By: Beth Mattson-Teig
Corporations have resigned themselves to the fact that, at some point, new lease accounting standards will be in place that will effectively shift leases from off-balance sheet to on-balance sheet reporting. Although the big question still remains as to when those new rules will become effective, companies are already preparing for the new requirements.
“At this stage, it is pretty clear that if you are a lessee you are going to have to put these leases on your balance sheet,” says Bob O’Brien, a partner, vice chairman and global leader of the real estate sector at consulting firm Deloitte. “What we have seen is that companies have generally accepted that.”
The Federal Accounting Standards Board (FASB) and the International Accounting Standards Board (IASB) have been working on a joint proposal to create new accounting rules for lease transactions, which would include real estate and equipment leases. The intent is to create greater transparency in how companies record leases as liabilities on financial statements.

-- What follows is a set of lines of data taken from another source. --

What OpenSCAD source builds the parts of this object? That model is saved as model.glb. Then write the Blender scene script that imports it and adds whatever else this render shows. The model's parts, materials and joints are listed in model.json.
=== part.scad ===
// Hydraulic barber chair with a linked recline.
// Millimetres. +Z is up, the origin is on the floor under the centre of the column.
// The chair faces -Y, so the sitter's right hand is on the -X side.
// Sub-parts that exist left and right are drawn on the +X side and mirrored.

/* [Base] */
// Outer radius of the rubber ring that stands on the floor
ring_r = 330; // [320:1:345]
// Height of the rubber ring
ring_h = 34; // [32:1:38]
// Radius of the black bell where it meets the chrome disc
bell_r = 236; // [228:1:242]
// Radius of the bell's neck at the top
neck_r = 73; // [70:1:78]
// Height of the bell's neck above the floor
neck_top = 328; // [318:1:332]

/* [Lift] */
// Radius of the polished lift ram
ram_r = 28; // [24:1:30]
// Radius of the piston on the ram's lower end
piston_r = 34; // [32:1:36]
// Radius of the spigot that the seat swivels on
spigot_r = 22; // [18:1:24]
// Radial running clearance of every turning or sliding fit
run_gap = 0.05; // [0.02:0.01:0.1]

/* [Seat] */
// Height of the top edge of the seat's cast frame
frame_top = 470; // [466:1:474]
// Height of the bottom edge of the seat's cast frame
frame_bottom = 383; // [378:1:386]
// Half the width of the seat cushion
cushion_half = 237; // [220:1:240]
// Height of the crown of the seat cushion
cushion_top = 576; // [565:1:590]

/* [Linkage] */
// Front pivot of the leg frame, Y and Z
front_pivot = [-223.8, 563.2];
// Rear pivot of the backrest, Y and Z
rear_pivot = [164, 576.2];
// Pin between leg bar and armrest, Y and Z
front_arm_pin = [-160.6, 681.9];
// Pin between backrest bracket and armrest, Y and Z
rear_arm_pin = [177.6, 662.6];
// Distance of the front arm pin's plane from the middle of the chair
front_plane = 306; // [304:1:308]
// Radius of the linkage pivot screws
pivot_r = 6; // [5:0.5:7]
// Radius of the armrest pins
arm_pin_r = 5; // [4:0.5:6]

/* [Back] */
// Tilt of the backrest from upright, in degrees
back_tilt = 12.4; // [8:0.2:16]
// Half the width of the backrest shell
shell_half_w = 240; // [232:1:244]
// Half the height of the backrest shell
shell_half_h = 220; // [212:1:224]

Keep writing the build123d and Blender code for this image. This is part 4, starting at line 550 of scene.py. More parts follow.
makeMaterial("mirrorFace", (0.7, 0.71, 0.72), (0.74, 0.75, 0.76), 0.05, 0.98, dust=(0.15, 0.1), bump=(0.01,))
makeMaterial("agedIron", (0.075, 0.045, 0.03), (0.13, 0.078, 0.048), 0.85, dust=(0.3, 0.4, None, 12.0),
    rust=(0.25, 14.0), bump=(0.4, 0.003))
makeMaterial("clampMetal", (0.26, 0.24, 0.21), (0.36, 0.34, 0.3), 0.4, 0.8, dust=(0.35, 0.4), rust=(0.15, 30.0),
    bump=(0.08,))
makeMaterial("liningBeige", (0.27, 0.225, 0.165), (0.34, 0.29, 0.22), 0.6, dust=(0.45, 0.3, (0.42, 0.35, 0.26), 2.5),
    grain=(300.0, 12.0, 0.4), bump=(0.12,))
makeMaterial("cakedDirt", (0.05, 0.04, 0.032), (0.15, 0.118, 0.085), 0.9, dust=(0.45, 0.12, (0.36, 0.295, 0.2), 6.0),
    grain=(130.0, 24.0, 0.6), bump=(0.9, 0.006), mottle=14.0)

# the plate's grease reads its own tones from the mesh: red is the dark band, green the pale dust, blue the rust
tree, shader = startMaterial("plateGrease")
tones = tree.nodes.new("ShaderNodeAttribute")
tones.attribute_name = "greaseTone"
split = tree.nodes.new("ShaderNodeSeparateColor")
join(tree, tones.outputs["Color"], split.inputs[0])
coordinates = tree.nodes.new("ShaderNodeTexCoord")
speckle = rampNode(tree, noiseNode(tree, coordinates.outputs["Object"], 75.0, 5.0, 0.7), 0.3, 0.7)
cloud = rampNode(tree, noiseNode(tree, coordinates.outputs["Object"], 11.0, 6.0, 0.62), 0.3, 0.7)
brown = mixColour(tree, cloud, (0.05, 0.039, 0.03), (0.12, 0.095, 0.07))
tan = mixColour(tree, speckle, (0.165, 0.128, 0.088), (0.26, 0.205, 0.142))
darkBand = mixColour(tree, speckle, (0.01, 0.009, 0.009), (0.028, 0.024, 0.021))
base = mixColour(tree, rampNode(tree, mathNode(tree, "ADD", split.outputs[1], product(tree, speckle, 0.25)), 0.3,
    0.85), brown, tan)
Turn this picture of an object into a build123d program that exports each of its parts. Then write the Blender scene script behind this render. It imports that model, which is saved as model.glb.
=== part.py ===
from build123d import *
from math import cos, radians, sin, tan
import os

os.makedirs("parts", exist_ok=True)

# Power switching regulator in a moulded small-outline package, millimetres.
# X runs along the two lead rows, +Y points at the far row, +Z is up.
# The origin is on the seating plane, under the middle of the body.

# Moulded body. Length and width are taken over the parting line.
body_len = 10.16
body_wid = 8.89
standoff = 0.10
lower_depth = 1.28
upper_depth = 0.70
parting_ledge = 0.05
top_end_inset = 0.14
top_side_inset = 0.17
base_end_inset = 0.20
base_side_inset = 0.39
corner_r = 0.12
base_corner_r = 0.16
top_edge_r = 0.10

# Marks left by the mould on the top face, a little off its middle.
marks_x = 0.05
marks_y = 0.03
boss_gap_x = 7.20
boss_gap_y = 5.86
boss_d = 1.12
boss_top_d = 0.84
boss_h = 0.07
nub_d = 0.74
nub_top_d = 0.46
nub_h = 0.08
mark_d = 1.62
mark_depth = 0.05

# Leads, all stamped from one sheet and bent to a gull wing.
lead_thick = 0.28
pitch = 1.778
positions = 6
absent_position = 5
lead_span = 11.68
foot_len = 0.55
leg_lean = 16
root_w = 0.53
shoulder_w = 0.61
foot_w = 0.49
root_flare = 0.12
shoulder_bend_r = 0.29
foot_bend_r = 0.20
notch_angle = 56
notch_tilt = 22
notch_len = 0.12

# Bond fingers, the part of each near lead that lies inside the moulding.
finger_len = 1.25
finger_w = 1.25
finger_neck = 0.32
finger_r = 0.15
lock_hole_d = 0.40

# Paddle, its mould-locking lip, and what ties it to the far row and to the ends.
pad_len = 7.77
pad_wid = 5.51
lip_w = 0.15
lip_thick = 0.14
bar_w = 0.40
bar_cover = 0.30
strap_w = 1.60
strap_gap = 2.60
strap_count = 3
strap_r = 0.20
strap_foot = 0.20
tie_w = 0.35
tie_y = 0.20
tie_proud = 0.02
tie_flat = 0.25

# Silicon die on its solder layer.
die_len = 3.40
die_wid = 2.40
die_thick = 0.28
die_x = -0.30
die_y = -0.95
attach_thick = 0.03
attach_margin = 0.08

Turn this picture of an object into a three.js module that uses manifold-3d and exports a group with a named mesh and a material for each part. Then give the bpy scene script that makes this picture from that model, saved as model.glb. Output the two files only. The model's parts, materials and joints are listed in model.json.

Although it is still unclear exactly when the final rules will be released and when they will go into effect, companies could have less than a year to prepare. Some in the industry anticipate that the final rules will be released sometime in the third quarter of 2015. “It would not be surprising if that date slid even further out, but it is unlikely that it would occur any earlier than that,” says O’Brien.
The effective date is also still being deliberated. The expectation is that it would be no sooner than January 2017, says O’Brien. In addition, it could be a retrospective adoption, which would require companies to start reporting comparative figures starting two years prior to the effective date.
Companies prepare for change
It has been a long process. FASB and IASB first came together to discuss new standards nearly a decade ago. As those effective dates inch closer, companies are already preparing for the change. “I don’t think companies at this point need to scramble. There is still plenty of time to implement this and have time to prepare for it,” says Tammie Smith, global compliance and operation manager at JLL.
In particular, corporations that lease a lot of space face a sizable administrative and accounting change.
Retail and service businesses such as banks lease hundreds of locations. “For those companies, data collection and reporting will increase dramatically,” says Smith. Reporting also will include the future plans for each of the leases. So companies will have to monitor “triggering” events, such as a lease renewals or terminations.
The accounting change is expected to impact real estate management systems, financial planning, budgeting and forecasting systems, tax planning and compliance systems. According to a recent survey of financial executives at major corporations, 47 percent said they expect to adapt real estate and facilities management systems, while 54 percent said they will have to adapt financial management systems to handle the changes, according to a survey conducted jointly by IBM and CFO Research.
The solutions vary depending on the company. Some of the financial or accounting software providers are creating leasing modules that will allow companies to more systematically capture lease information and do the processing necessary to accommodate the revised lease rules. The software will make the lease accounting more manageable. However, it will still require a dedicated effort to identify all leases and to capture all of the data necessary associated with those leases, says O’Brien.
Boards finalize details
The accounting standards boards are still hammering out the final details, but it has been resolved that all leases will be on the balance sheet, including both capital and operating leases.
The boards also wanted to take a look at how they could make the process a bit easier. So they have excluded leases that are 12 months in duration and under. They also are considering exemptions for leases on small ticket items, such as laptops and office furniture. “So I think the boards are looking at ‘how can we decrease the impact for companies,’” says Smith.
One of the sticking points between FASB and IASB focuses on the definition of a lease. The IASB has decided that it would like all leases to be treated as financing arrangements, with the interest expense reflected on the income statement. FASB continues to want two classifications, where type A (capital lease) will be treated as a financial arrangement and type B (operating lease) will be treated as a straight line expense over the lease term.
In addition, it has yet to be determined whether lease expenses will be recorded on a straight line basis, or using the effective interest method similar to what is used in capital leases today.
There has been speculation as to whether the lease accounting changes will have a broader impact on corporate leasing decisions, as well as a shift in preference for owning rather than leasing real estate. Deloitte surveyed clients in both 2011 and 2013 regarding how the new accounting rules could impact real estate strategy. “What we have found is that the vast majority of tenants are going to focus on the economics of the lease rather than the accounting for it when coming to conclusions on what they want to do,” says O’Brien.